When you are faced with danger, blood helpfully starts fleeing your fingers and toes to go back up things like your heart and lungs. So while your big muscle groups tense for action, your extremities start to tingle or go numb and your fine motor skills go to shit. Thus your hands become weird flippers right when you need them most. Thanks, human body!
It Takes A Lot Of Training Overcome This
I've previously mentioned that I practice getting hit, choked, stabbed, and held up at gunpoint several times a week as a self-defense student and instructor. Aside from being fun (and it is), the point is less about learning fancy fighting moves and more about training your body to do what you want it to in a crisis. There is a science to being a hero.

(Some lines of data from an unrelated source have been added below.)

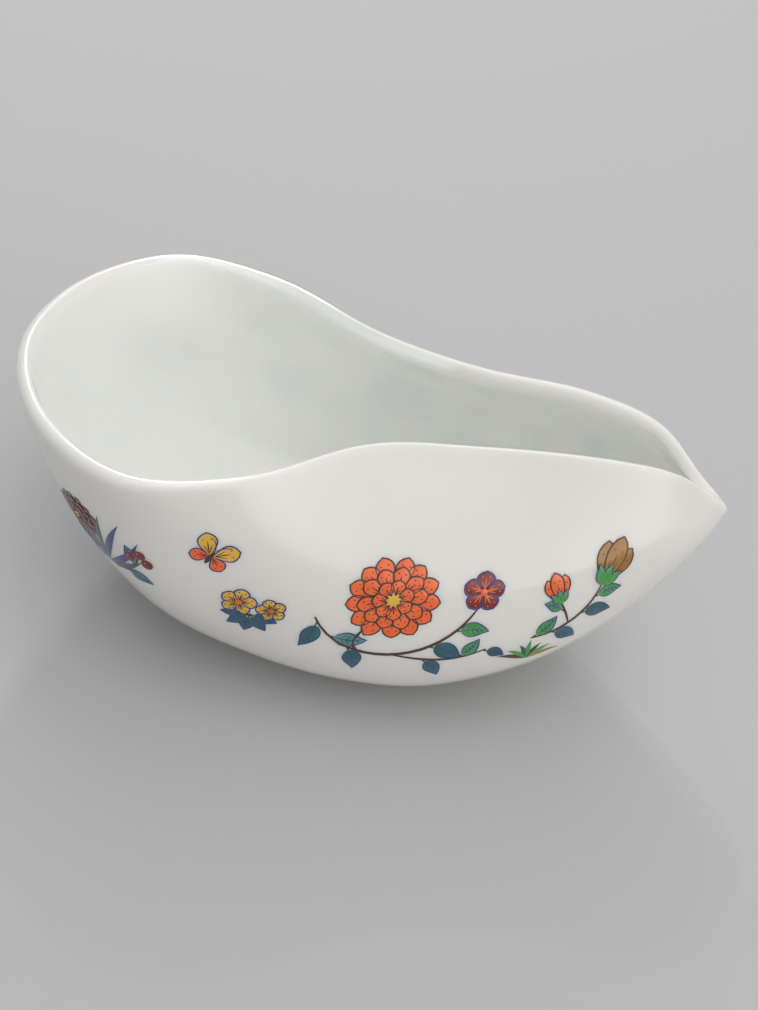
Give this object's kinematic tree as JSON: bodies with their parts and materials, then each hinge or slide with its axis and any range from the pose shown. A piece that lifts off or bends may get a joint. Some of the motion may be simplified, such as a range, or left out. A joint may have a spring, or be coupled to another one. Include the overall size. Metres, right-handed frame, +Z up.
{
  "type": "tea leaf holder",
  "caption": "Boat-shaped porcelain tea leaf holder: a round open bowl that narrows to a channel and a pointed pouring lip, on a low oval foot ring.",
  "frame": {"origin": "on the resting surface, under the middle of the holder's length and width", "axes": "+X from the round end to the pointed pouring lip, +Z up"},
  "size_m": [0.125, 0.0644, 0.0532],
  "materials": {
    "glazed_porcelain": "clear gloss glaze over white porcelain",
    "bare_clay": "bare fired clay, matt",
    "overglaze_enamel": "glossy painted enamels with cobalt outlines"
  },
  "bodies": {
    "root": {"porcelain_body": "glazed_porcelain", "foot_ring": "bare_clay"}
  },
  "joints": []
}
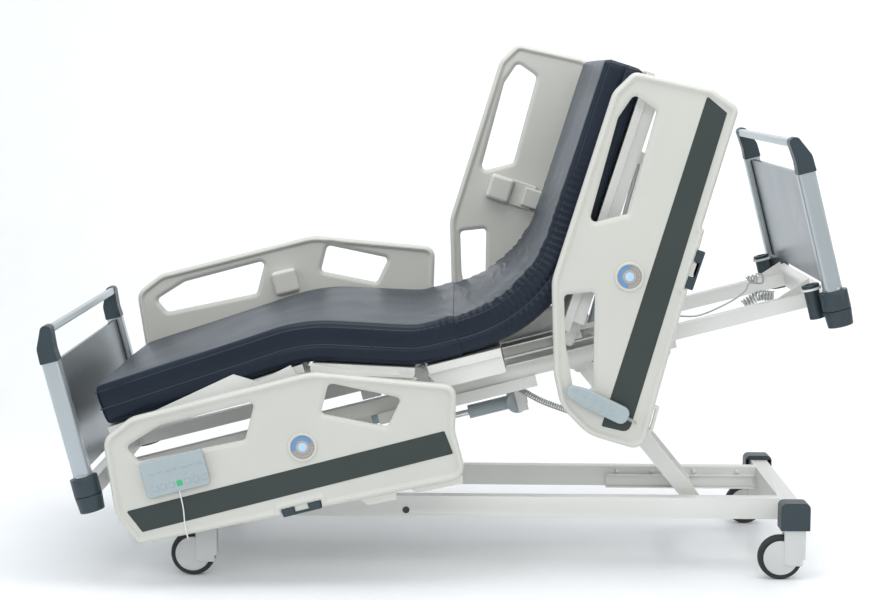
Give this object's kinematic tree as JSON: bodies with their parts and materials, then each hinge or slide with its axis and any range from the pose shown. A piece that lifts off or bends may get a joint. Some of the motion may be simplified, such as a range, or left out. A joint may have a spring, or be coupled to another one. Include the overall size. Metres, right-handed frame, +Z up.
{
  "type": "adjustable hospital bed",
  "caption": "Electrically adjustable hospital bed with tilting frame, jointed sleeping surface, swing-down side rails, lift-off end boards and castors.",
  "frame": {"origin": "on the floor under the middle of the bed's outline", "axes": "+X from the foot end to the head end, +Y to the patient's right, +Z up"},
  "size_m": [2.1928, 1.0447, 1.4931],
  "materials": {
    "base_frame": "satin powder coat",
    "roller_channels": "satin powder coat",
    "base_covers": "fine grain",
    "caster_fork_head_l": "satin",
    "caster_fork_head_r": "satin",
    "caster_fork_foot_l": "satin",
    "caster_fork_foot_r": "satin",
    "caster_wheel_head_l": "matte",
    "caster_wheel_head_r": "matte",
    "caster_wheel_foot_l": "matte",
    "caster_wheel_foot_r": "matte",
    "foot_lift_arms": "satin powder coat",
    "foot_lift_shaft": "satin",
    "head_lift_arms": "satin powder coat",
    "head_lift_shaft": "satin",
    "lift_rollers": "smooth",
    "upper_frame": "satin powder coat",
    "seat_panel": "fine grain",
    "corner_bumpers": "fine grain",
    "pole_sockets": "fine grain",
    "lift_actuators": "smooth",
    "head_lift_rod": "satin",
    "foot_lift_rod": "satin",
    "knee_actuator": "smooth",
    "knee_rod": "satin",
    "back_actuator": "smooth",
    "back_rod": "satin",
    "backrest_carriage": "satin powder coat",
    "back_frame": "satin powder coat",
    "back_panel": "fine grain",
    "thigh_panel": "fine grain",
    "calf_panel": "fine grain",
    "mattress_back": "coated stretch fabric",
    "mattress_seat": "coated stretch fabric",
    "mattress_thigh": "coated stretch fabric",
    "mattress_calf": "coated stretch fabric",
    "head_board_frame": "satin anodised",
    "head_board_grips": "fine grain",
    "head_board_panel": "metallic grey laminate",
    "foot_board_frame": "satin anodised",
    "foot_board_grips": "fine grain",
    "foot_board_panel": "metallic grey laminate",
    "head_rail_l": "fine grain",
    "head_rail_r": "fine grain",
    "foot_rail_l": "fine grain",
    "foot_rail_r": "fine grain",
    "head_rail_trim_l": "fine grain",
    "head_rail_trim_r": "fine grain",
    "foot_rail_trim_l": "fine grain",
    "foot_rail_trim_r": "fine grain",
    "head_rail_arm_l": "satin",
    "head_rail_arm_r": "satin",
    "foot_rail_arm_l": "satin",
    "foot_rail_arm_r": "satin",
    "head_rail_latch_l": "fine grain",
    "head_rail_latch_r": "fine grain",
    "foot_rail_latch_l": "fine grain",
    "foot_rail_latch_r": "fine grain",
    "handset": "smooth",
    "nurse_panel": "smooth"
  },
  "bodies": {
    "base": {"base_frame": "base_frame", "roller_channels": "roller_channels", "base_covers": "base_covers"},
    "caster_swivel_head_l": {"caster_fork_head_l": "caster_fork_head_l"},
    "caster_roll_head_l": {"caster_wheel_head_l": "caster_wheel_head_l"},
    "caster_swivel_head_r": {"caster_fork_head_r": "caster_fork_head_r"},
    "caster_roll_head_r": {"caster_wheel_head_r": "caster_wheel_head_r"},
    "caster_swivel_foot_l": {"caster_fork_foot_l": "caster_fork_foot_l"},
    "caster_roll_foot_l": {"caster_wheel_foot_l": "caster_wheel_foot_l"},
    "caster_swivel_foot_r": {"caster_fork_foot_r": "caster_fork_foot_r"},
    "caster_roll_foot_r": {"caster_wheel_foot_r": "caster_wheel_foot_r"},
    "foot_arms": {"foot_lift_arms": "foot_lift_arms"},
    "foot_shaft": {"foot_lift_shaft": "foot_lift_shaft"},
    "upper": {"upper_frame": "upper_frame", "seat_panel": "seat_panel", "corner_bumpers": "corner_bumpers", "pole_sockets": "pole_sockets", "mattress_seat": "mattress_seat", "lift_actuators": "lift_actuators", "knee_actuator": "knee_actuator"},
    "head_shaft": {"head_lift_shaft": "head_lift_shaft"},
    "head_arms": {"head_lift_arms": "head_lift_arms", "lift_rollers": "lift_rollers"},
    "head_lift_rod": {"head_lift_rod": "head_lift_rod"},
    "foot_lift_rod": {"foot_lift_rod": "foot_lift_rod"},
    "knee_rod": {"knee_rod": "knee_rod"},
    "carriage": {"backrest_carriage": "backrest_carriage"},
    "back": {"back_frame": "back_frame", "back_panel": "back_panel", "mattress_back": "mattress_back"},
    "back_actuator": {"back_actuator": "back_actuator"},
    "back_rod": {"back_rod": "back_rod"},
    "thigh": {"thigh_panel": "thigh_panel", "mattress_thigh": "mattress_thigh"},
    "calf": {"calf_panel": "calf_panel", "mattress_calf": "mattress_calf"},
    "head_board": {"head_board_frame": "head_board_frame", "head_board_grips": "head_board_grips", "head_board_panel": "head_board_panel"},
    "foot_board": {"foot_board_frame": "foot_board_frame", "foot_board_grips": "foot_board_grips", "foot_board_panel": "foot_board_panel"},
    "head_rail_arm_l": {"head_rail_arm_l": "head_rail_arm_l"},
    "head_rail_l": {"head_rail_l": "head_rail_l", "head_rail_trim_l": "head_rail_trim_l"},
    "head_rail_latch_l": {"head_rail_latch_l": "head_rail_latch_l"},
    "head_rail_arm_r": {"head_rail_arm_r": "head_rail_arm_r"},
    "head_rail_r": {"head_rail_r": "head_rail_r", "head_rail_trim_r": "head_rail_trim_r"},
    "head_rail_latch_r": {"head_rail_latch_r": "head_rail_latch_r"},
    "foot_rail_arm_l": {"foot_rail_arm_l": "foot_rail_arm_l"},
    "foot_rail_l": {"foot_rail_l": "foot_rail_l", "foot_rail_trim_l": "foot_rail_trim_l", "nurse_panel": "nurse_panel"},
    "foot_rail_latch_l": {"foot_rail_latch_l": "foot_rail_latch_l"},
    "foot_rail_arm_r": {"foot_rail_arm_r": "foot_rail_arm_r"},
    "foot_rail_r": {"foot_rail_r": "foot_rail_r", "foot_rail_trim_r": "foot_rail_trim_r"},
    "foot_rail_latch_r": {"foot_rail_latch_r": "foot_rail_latch_r"},
    "handset": {"handset": "handset"}
  },
  "joints": [
    {"name": "caster_swivel_head_l", "type": "hinge", "parent": "base", "child": "caster_swivel_head_l", "pos_m": [0.969, -0.333, 0.09], "axis": [0, 0, 1], "continuous": true},
    {"name": "caster_wheel_head_l", "type": "hinge", "parent": "caster_swivel_head_l", "child": "caster_roll_head_l", "pos_m": [0.932, -0.333, 0.0625], "axis": [0, 1, 0], "continuous": true},
    {"name": "caster_swivel_head_r", "type": "hinge", "parent": "base", "child": "caster_swivel_head_r", "pos_m": [0.969, 0.333, 0.09], "axis": [0, 0, 1], "continuous": true},
    {"name": "caster_wheel_head_r", "type": "hinge", "parent": "caster_swivel_head_r", "child": "caster_roll_head_r", "pos_m": [0.932, 0.333, 0.0625], "axis": [0, 1, 0], "continuous": true},
    {"name": "caster_swivel_foot_l", "type": "hinge", "parent": "base", "child": "caster_swivel_foot_l", "pos_m": [-0.674, -0.333, 0.09], "axis": [0, 0, 1], "continuous": true},
    {"name": "caster_wheel_foot_l", "type": "hinge", "parent": "caster_swivel_foot_l", "child": "caster_roll_foot_l", "pos_m": [-0.711, -0.333, 0.0625], "axis": [0, 1, 0], "continuous": true},
    {"name": "caster_swivel_foot_r", "type": "hinge", "parent": "base", "child": "caster_swivel_foot_r", "pos_m": [-0.674, 0.333, 0.09], "axis": [0, 0, 1], "continuous": true},
    {"name": "caster_wheel_foot_r", "type": "hinge", "parent": "caster_swivel_foot_r", "child": "caster_roll_foot_r", "pos_m": [-0.711, 0.333, 0.0625], "axis": [0, 1, 0], "continuous": true},
    {"name": "foot_lift", "type": "slide", "parent": "base", "child": "foot_shaft", "axis": [0.6639, 0, 0.7478], "range_m": [-0.01206, 0.06031], "stiffness_N_per_m": 100000, "springref_m": 0.01028},
    {"name": "foot_arm_turn", "type": "hinge", "parent": "base", "child": "foot_arms", "pos_m": [-0.229, 0, 0.172], "axis": [0, 1, 0], "range_deg": [-2.01, 10.01]},
    {"name": "frame_tilt", "type": "hinge", "parent": "foot_shaft", "child": "upper", "pos_m": [-0.50677, 0, 0.37829], "axis": [0, -1, 0], "range_deg": [-14.5, 1.5], "stiffness_Nm_per_rad": 20000, "springref_deg": 2.06},
    {"name": "head_shaft_turn", "type": "hinge", "parent": "upper", "child": "head_shaft", "pos_m": [0.36456, 0, 0.60364], "axis": [0, 1, 0], "range_deg": [-1.36, 6.76], "stiffness_Nm_per_rad": 40, "springref_deg": -13.32},
    {"name": "head_arm_turn", "type": "hinge", "parent": "head_shaft", "child": "head_arms", "pos_m": [0.36456, 0, 0.60364], "axis": [0, 1, 0], "range_deg": [-43.91, 4.59], "stiffness_Nm_per_rad": 40, "springref_deg": -13.32},
    {"name": "head_lift_rod_slide", "type": "slide", "parent": "upper", "child": "head_lift_rod", "axis": [-0.9681, 0, -0.2504], "range_m": [-0.04277, 0.00447]},
    {"name": "foot_lift_rod_slide", "type": "slide", "parent": "upper", "child": "foot_lift_rod", "axis": [-0.9681, 0, -0.2504], "range_m": [-0.00218, 0.01084]},
    {"name": "thigh_raise", "type": "hinge", "parent": "upper", "child": "thigh", "pos_m": [-0.07296, 0, 0.57002], "axis": [0, 1, 0], "range_deg": [-17, 13], "stiffness_Nm_per_rad": 2000, "springref_deg": 1.15},
    {"name": "calf_fold", "type": "hinge", "parent": "thigh", "child": "calf", "pos_m": [-0.37767, 0, 0.58332], "axis": [0, -1, 0], "range_deg": [-21.14, 16.17]},
    {"name": "knee_rod_slide", "type": "slide", "parent": "upper", "child": "knee_rod", "axis": [-0.9681, 0, -0.2504], "range_m": [-0.05796, 0.04435]},
    {"name": "carriage_slide", "type": "slide", "parent": "upper", "child": "carriage", "axis": [0.9681, 0, 0.2504], "range_m": [-0.12614, 0.00883]},
    {"name": "backrest", "type": "hinge", "parent": "carriage", "child": "back", "pos_m": [0.33076, 0, 0.67443], "axis": [0, -1, 0], "range_deg": [-58, 4], "stiffness_Nm_per_rad": 4000, "springref_deg": 0.59},
    {"name": "back_actuator_turn", "type": "hinge", "parent": "upper", "child": "back_actuator", "pos_m": [0.41989, 0, 0.62931], "axis": [0, -1, 0], "range_deg": [-61.77, 4.32]},
    {"name": "back_rod_slide", "type": "slide", "parent": "back_actuator", "child": "back_rod", "axis": [0.2504, 0, 0.9681], "range_m": [-0.21823, 0.01527]},
    {"name": "head_board_lift", "type": "slide", "parent": "upper", "child": "head_board", "axis": [-0.2504, 0, 0.9681], "range_m": [0, 0.15]},
    {"name": "foot_board_lift", "type": "slide", "parent": "upper", "child": "foot_board", "axis": [-0.2504, 0, 0.9681], "range_m": [0, 0.15]},
    {"name": "head_rail_swing_l", "type": "hinge", "parent": "back", "child": "head_rail_arm_l", "pos_m": [0.48856, -0.463, 0.93714], "axis": [-0.3007, 0, -0.9537], "range_deg": [0, 180]},
    {"name": "head_rail_level_l", "type": "hinge", "parent": "head_rail_arm_l", "child": "head_rail_l", "pos_m": [0.6278, -0.463, 0.89323], "axis": [-0.3007, 0, -0.9537], "range_deg": [-180.2, 0.2]},
    {"name": "head_rail_latch_l", "type": "slide", "parent": "head_rail_l", "child": "head_rail_latch_l", "axis": [-0.9537, 0, 0.3007], "range_m": [0, 0.008]},
    {"name": "head_rail_swing_r", "type": "hinge", "parent": "back", "child": "head_rail_arm_r", "pos_m": [0.48856, 0.463, 0.93714], "axis": [-0.3007, 0, -0.9537], "range_deg": [0, 180]},
    {"name": "head_rail_level_r", "type": "hinge", "parent": "head_rail_arm_r", "child": "head_rail_r", "pos_m": [0.34931, 0.463, 0.98104], "axis": [-0.3007, 0, -0.9537], "range_deg": [-180.2, 0.2]},
    {"name": "head_rail_latch_r", "type": "slide", "parent": "head_rail_r", "child": "head_rail_latch_r", "axis": [-0.9537, 0, 0.3007], "range_m": [0, 0.008]},
    {"name": "foot_rail_swing_l", "type": "hinge", "parent": "upper", "child": "foot_rail_arm_l", "pos_m": [-0.4376, -0.463, 0.40238], "axis": [-0.9681, 0, -0.2504], "range_deg": [0, 180]},
    {"name": "foot_rail_level_l", "type": "hinge", "parent": "foot_rail_arm_l", "child": "foot_rail_l", "pos_m": [-0.40105, -0.463, 0.26103], "axis": [-0.9681, 0, -0.2504], "range_deg": [-180.2, 0.2]},
    {"name": "foot_rail_latch_l", "type": "slide", "parent": "foot_rail_l", "child": "foot_rail_latch_l", "axis": [-0.2504, 0, 0.9681], "range_m": [0, 0.008]},
    {"name": "foot_rail_swing_r", "type": "hinge", "parent": "upper", "child": "foot_rail_arm_r", "pos_m": [-0.4376, 0.463, 0.40238], "axis": [-0.9681, 0, -0.2504], "range_deg": [0, 180]},
    {"name": "foot_rail_level_r", "type": "hinge", "parent": "foot_rail_arm_r", "child": "foot_rail_r", "pos_m": [-0.47416, 0.463, 0.54373], "axis": [-0.9681, 0, -0.2504], "range_deg": [-180.2, 0.2]},
    {"name": "foot_rail_latch_r", "type": "slide", "parent": "foot_rail_r", "child": "foot_rail_latch_r", "axis": [-0.2504, 0, 0.9681], "range_m": [0, 0.008]},
    {"name": "handset_unhook", "type": "slide", "parent": "head_rail_l", "child": "handset", "axis": [0, -1, 0], "range_m": [0, 0.06]}
  ],
  "couplings": [
    {"joint": "foot_arm_turn", "follows": "foot_lift", "rad_per_m": 2.8938},
    {"joint": "head_shaft_turn", "follows": "foot_lift", "rad_per_m": 1.9533},
    {"joint": "head_arm_turn", "follows": "frame_tilt", "ratio": 3.025},
    {"joint": "head_lift_rod_slide", "follows": "frame_tilt", "m_per_rad": 0.1688},
    {"joint": "foot_lift_rod_slide", "follows": "foot_lift", "ratio": 0.17942},
    {"joint": "calf_fold", "follows": "thigh_raise", "ratio": 1.2412},
    {"joint": "knee_rod_slide", "follows": "thigh_raise", "m_per_rad": 0.195},
    {"joint": "carriage_slide", "follows": "backrest", "m_per_rad": 0.12447},
    {"joint": "back_actuator_turn", "follows": "backrest", "ratio": 1.0638},
    {"joint": "back_rod_slide", "follows": "backrest", "m_per_rad": 0.21535},
    {"joint": "head_rail_level_l", "follows": "head_rail_swing_l", "ratio": -1},
    {"joint": "head_rail_level_r", "follows": "head_rail_swing_r", "ratio": -1},
    {"joint": "foot_rail_level_l", "follows": "foot_rail_swing_l", "ratio": -1},
    {"joint": "foot_rail_level_r", "follows": "foot_rail_swing_r", "ratio": -1}
  ]
}
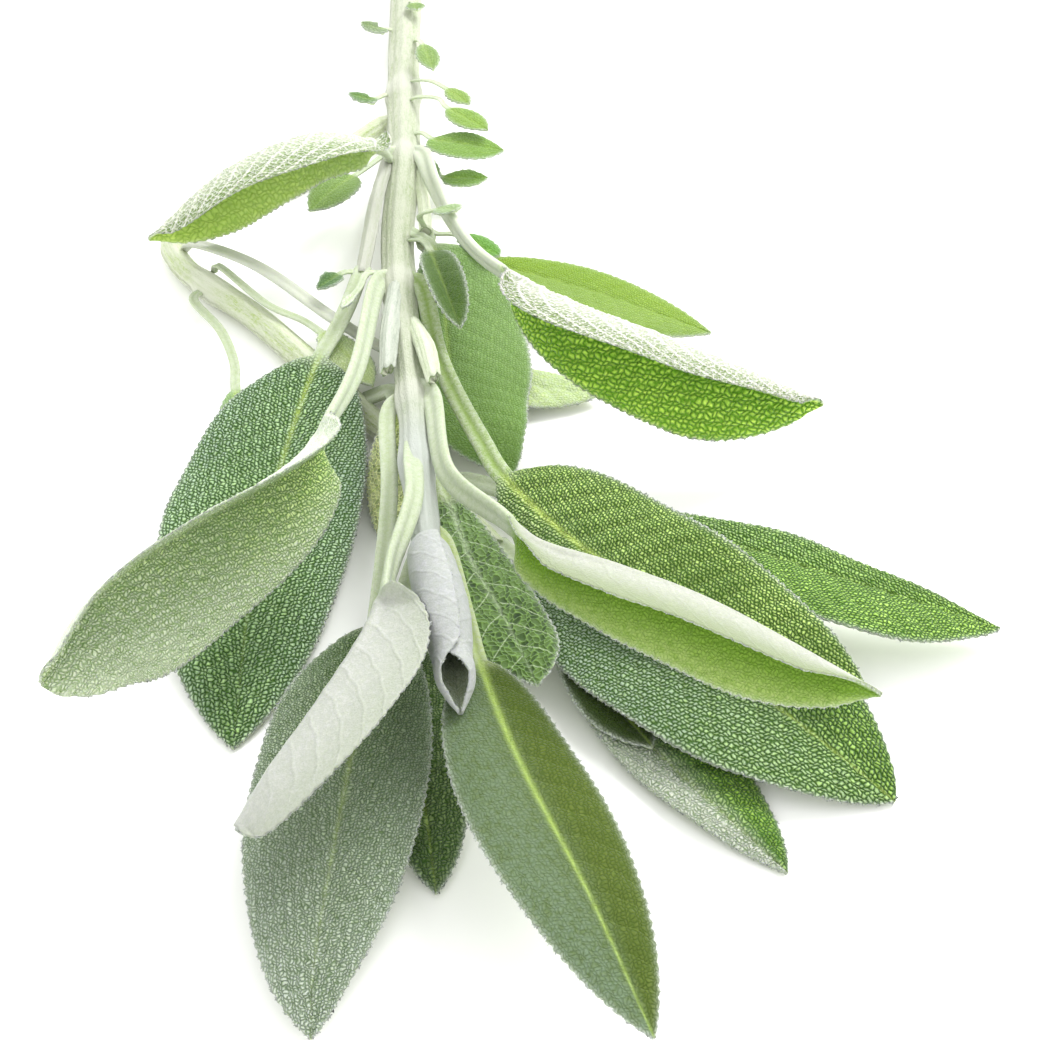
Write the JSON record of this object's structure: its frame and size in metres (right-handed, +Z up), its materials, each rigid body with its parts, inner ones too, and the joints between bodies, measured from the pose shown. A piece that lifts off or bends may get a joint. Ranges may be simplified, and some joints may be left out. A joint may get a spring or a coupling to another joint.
{
  "type": "sage sprig",
  "caption": "Cut sprig of garden sage lying flat: a downy stem with stalked, pebbled grey-green leaves and small young leaflets, for cooking, garnish or scent.",
  "frame": {"origin": "middle of the sprig's bounding box, on the surface that it lies on", "axes": "+Y towards the cut end of the main stem, -Y towards the growing tip, +Z up"},
  "size_m": [0.1125, 0.2346, 0.0307],
  "materials": {
    "leaf_green": "matte, finely pebbled green upper side with short down",
    "leaf_deep_green": "matte, pebbled dark blue-green upper side",
    "leaf_grey_green": "matte grey-green upper side with a bloom of white down",
    "leaf_white_down": "felt-like white underside with a raised net of veins",
    "leaf_young_green": "smooth, thin yellow-green young leaf",
    "stem_green": "pale whitish-green soft stem with fine down"
  },
  "bodies": {
    "root": {"main_stem": "stem_green", "side_branch": "stem_green", "shoot_left": "stem_green", "shoot_right": "stem_green", "stub_left": "leaf_white_down", "stub_right": "stem_green", "leaf_upper_left": "leaf_grey_green", "leaf_upper_right": "leaf_green", "leaf_big_left": "leaf_grey_green", "leaf_right_middle": "leaf_deep_green", "leaf_right_folded": "leaf_green", "leaf_front_left": "leaf_grey_green", "leaf_front_white": "leaf_white_down", "leaf_netted_middle": "leaf_green", "leaf_front": "leaf_deep_green", "leaf_lower_left": "leaf_deep_green", "leaf_inner_right": "leaf_green", "leaf_back_right": "leaf_young_green", "leaf_far_right": "leaf_green", "leaf_low_right": "leaf_grey_green", "leaf_low_front_right": "leaf_grey_green", "leaf_low_small": "leaf_deep_green", "leaf_narrow_front": "leaf_deep_green", "leaf_behind_stem": "leaf_green", "leaf_rolled_tip": "leaf_white_down", "leaf_striped": "leaf_young_green", "leaf_bright": "leaf_young_green", "leaf_under": "leaf_green", "leaflet_shoot_left": "leaf_deep_green", "leaflet_white_stalk": "leaf_white_down", "leaflet_flag": "leaf_young_green", "leaflet_behind": "leaf_young_green", "leaflet_folded": "leaf_deep_green", "leaflet_left": "leaf_green", "leaflet_right": "leaf_young_green", "leaflet_right_low": "leaf_young_green", "leaflet_right_upper": "leaf_young_green", "leaflet_hook": "leaf_young_green", "leaflet_upper": "leaf_green", "leaflet_upper_left": "leaf_green", "leaflet_top_left": "leaf_green", "leaflet_top_right": "leaf_green", "leaflet_axil": "leaf_green"}
  },
  "joints": []
}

For instance, psychologist Philip Zimbardo, who convinced a lot of students to be inhuman pricks in the 1971 Stanford prison experiment, apparently decided to go in the opposite direction and founded the Hero Imagination Project. Through training and workshops, it helps teach people to overcome the inner biases that stop us from taking action (including the "Maybe someone else will do it" bystander effect).
Zimbardo argues that our experiences shape how we react in a crisis, noting that a full third of "heroes" were people who had volunteered a significant part of their time before their big moment came. And people who survived a traumatic experience themselves were three times more likely to take action to help those in need.
None of it guarantees success -- remember the anecdotes earlier about professional police and soldiers -- but there's no question that some of your body's dumb, self-defeating responses can be overcome with practice that lets your system adjust to being in "OH SHIT" mode.
There's also no question that you shouldn't blame yourself if, when a potential hero moment comes, it doesn't play out the way you imagined it.